The Avs then close their season with a four-game road trip going through Edmonton, Vancouver, San Jose and Anaheim.
Long story short, Colorado's schedule is tough from here on out. Oddly enough, that could make them more useful in some ways than Chicago fantasy-wise, who may be able to ease into its final games. (Relatively speaking, of course.)
The Dallas Stars need to clean things up quickly, especially since there's a rocky road (not made of ice cream) ahead for them in many ways. The talented-but-flawed team is on a three-game losing streak with an important turnaround opportunity against the Flyers on Thursday night.
After that, it's three of four games at home. They host the ailing-but-desperate Senators and then get a chance to deal a big blow to bubble hopeful Winnipeg this coming Monday. After that it's a road game against Chicago and a home contest against Nashville.
The end of March and beginning of April presents an intriguing challenge. They face a five-game road trip (and six of seven away from home stemming back to March 25), although things get easier after things kick off at St. Louis on March 29, as they'll then face four Eastern Conference teams from what was once the Southeast Division (Washington, Carolina, Tampa Bay and Florida). Three of those teams are fighting for positioning and all of them can be dangerous, but the Stars might not complain about facing teams from what many believe to be the inferior conference. (Seven of their final 14 games are against East teams, by the way.)
The final four games from April 8-13 are expected to be the most crucial, with three straight home games followed by a potentially enormous road game against Phoenix to finish their regular season.
On paper, the Wild seem pretty safe at 82 points in the top wild card spot, and I'd at least guess that's probably accurate.

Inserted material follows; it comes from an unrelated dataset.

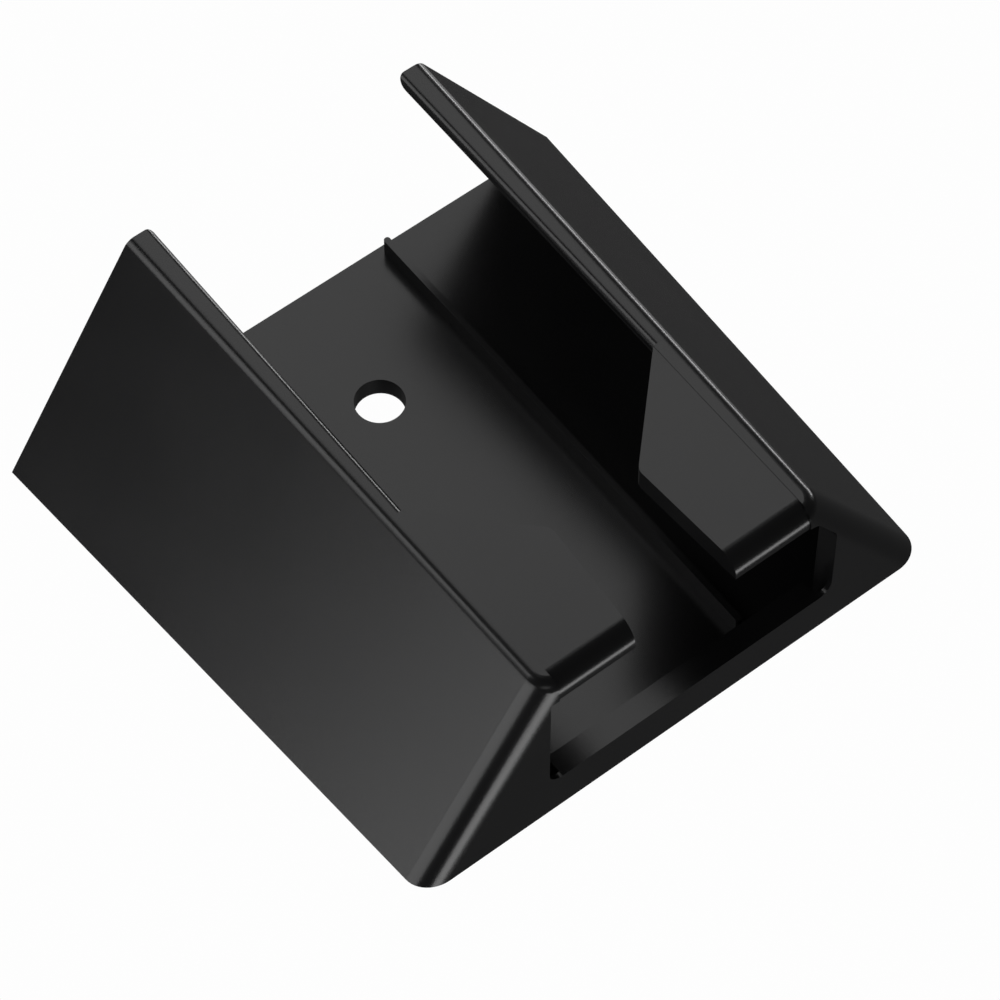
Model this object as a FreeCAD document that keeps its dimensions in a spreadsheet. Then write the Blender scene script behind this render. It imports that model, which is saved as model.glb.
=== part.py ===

They have a solid lead on other bubble competitors but are also far enough behind the Blackhawks and Avalanche that they're likely just hoping for the ideal first-round matchup at this point.
The rest of March might make them stumble enough to take advantage of a friendly finish that might have been a bit wasted if they were instead coasting, which is pretty good news for fantasy owners.

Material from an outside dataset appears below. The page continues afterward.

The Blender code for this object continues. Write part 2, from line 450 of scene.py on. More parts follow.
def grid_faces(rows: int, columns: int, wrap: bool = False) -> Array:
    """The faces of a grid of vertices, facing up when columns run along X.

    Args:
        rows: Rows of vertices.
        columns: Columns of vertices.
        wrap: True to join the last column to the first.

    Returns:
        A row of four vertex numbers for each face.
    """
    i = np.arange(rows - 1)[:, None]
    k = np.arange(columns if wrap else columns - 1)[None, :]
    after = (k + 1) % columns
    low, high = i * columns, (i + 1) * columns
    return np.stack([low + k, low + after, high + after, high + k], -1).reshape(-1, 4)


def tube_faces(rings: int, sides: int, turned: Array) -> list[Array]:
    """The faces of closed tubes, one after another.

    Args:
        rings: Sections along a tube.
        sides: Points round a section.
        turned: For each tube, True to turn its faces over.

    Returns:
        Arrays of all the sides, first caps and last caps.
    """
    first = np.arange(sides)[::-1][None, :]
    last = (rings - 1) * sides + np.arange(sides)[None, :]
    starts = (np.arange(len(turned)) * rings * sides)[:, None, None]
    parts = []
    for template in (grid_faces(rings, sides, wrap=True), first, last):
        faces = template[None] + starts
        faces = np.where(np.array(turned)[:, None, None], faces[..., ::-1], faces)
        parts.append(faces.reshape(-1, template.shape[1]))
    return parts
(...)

To start things off, they face a stretch of truly desperate teams: a road game against the Devils, a home-and-home against the Red Wings and then a home game against Vancouver. After that, it's a challenging four-game road trip from March 27-April 3: at St. Louis, Phoenix, Los Angeles and Chicago.

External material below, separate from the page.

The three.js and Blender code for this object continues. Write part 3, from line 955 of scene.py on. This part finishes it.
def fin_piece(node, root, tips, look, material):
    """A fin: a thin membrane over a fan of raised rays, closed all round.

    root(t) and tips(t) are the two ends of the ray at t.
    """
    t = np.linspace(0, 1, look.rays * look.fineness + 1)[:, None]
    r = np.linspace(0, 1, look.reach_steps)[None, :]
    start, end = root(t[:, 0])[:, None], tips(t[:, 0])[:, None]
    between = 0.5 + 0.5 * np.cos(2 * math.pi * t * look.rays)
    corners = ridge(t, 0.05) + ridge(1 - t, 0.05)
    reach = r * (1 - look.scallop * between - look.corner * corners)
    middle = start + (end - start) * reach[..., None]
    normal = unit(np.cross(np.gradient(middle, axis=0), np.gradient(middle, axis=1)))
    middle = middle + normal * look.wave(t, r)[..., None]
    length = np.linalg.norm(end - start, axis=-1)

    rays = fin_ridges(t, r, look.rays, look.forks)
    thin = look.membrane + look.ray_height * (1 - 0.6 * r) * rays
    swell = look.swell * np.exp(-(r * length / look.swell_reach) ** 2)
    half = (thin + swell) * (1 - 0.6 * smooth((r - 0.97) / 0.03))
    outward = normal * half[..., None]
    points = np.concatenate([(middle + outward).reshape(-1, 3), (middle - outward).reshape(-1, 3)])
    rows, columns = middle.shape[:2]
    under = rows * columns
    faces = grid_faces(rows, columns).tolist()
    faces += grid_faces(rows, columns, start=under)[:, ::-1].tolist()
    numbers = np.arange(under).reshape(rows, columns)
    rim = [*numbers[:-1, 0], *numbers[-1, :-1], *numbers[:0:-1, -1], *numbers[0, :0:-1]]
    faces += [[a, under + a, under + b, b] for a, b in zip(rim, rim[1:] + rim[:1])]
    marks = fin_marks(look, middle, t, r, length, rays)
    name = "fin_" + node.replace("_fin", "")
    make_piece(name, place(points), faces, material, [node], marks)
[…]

If things are actually pretty tight after that tough of eight games, finishing with four out of five home games could be very beneficial, especially since it's conceivable that all five teams will have less to play for. Pittsburgh may already be cemented atop the Atlantic and in the first or second East seed, Winnipeg may already be out of the running, Boston could be in a similar spot to Pittsburgh, ditto for St. Louis and Nashville will almost certainly be playing out the string.
In a weird way, owners of Wild skaters - not goalies, obviously - may very well want to root for good numbers in losses to end March so that Minnesota doesn't scratch guys who may very well need a little breather like Zach Parise and Ryan Suter.
I'm not so sure the Predators are embracing the urge to tank - Barry Trotz might be worried about his job security, which feels strange to type - instead, the Predators' schedule has been challenging lately.
If you ask me, Nashville would be wise to use this closeout time to evaluate Carter Hutton as much as they can. In a way, Trotz might not have much of a choice, at least if he's being reasonable about Pekka Rinne's workload during a stretch that wouldn't behoove many back-to-backs. The Predators have three back-to-back sets remaining, so I'd guess Hutton will get a decent amount of reps.
Oddly enough, Nashville lacks much in the way of guys fighting for their next jobs - at least based on a limited amount of meaningful contract year players - so I can't help but wonder if most players will just go through the motions. /Imagines Trotz's glare and the second-guessing begins …
ST. LOUIS BLUES
You could probably break the Blues' remaining schedule into three chunks.
Phase 1: The last three games of a four-game road trip, all against East teams (playoff contenders Philadelphia, Pittsburgh and Toronto)
Phase 2: Five-game homestand with a weird mix of Central Division teams and East opponents (Philly again, plus Buffalo).
Phase 3: The remainder of the season, with three road games and two home contests.
My feeling is that the Blues could enjoy a couple chances to clinch the Central Division on April 5 (home vs. Colorado) or April 6 (at Chicago), but who knows. I'm not so sure Ken Hitchcock will be too worried about resting a team that isn't too reliant upon veterans, although I think he'd be wise to spell Ryan Miller with Brian Elliott more often. (Avoids tomatoes thrown by Miller owners who dealt with months of Sabres squalor.)
It's hard for me to really believe in the Winnipeg Jets' chances, especially since their hopes are resting in some part on either Al Montoya or Ondrej Pavelec's shoulders.
A brutal Pacific swing should either justify those doubts or foster reasonable optimism, however. I'll just lay out their five-game road trip in list form, as I think it does the trick:
March 24: at Dallas
March 27: at San Jose
March 29: at Los Angeles
March 31: at Anaheim
April 1: at Phoenix
Would you be shocked if they lost all five of those games, possibly in regulation? Most of their opponents are in playoff position or are playoff hopefuls, so things could get ugly for Winnipeg.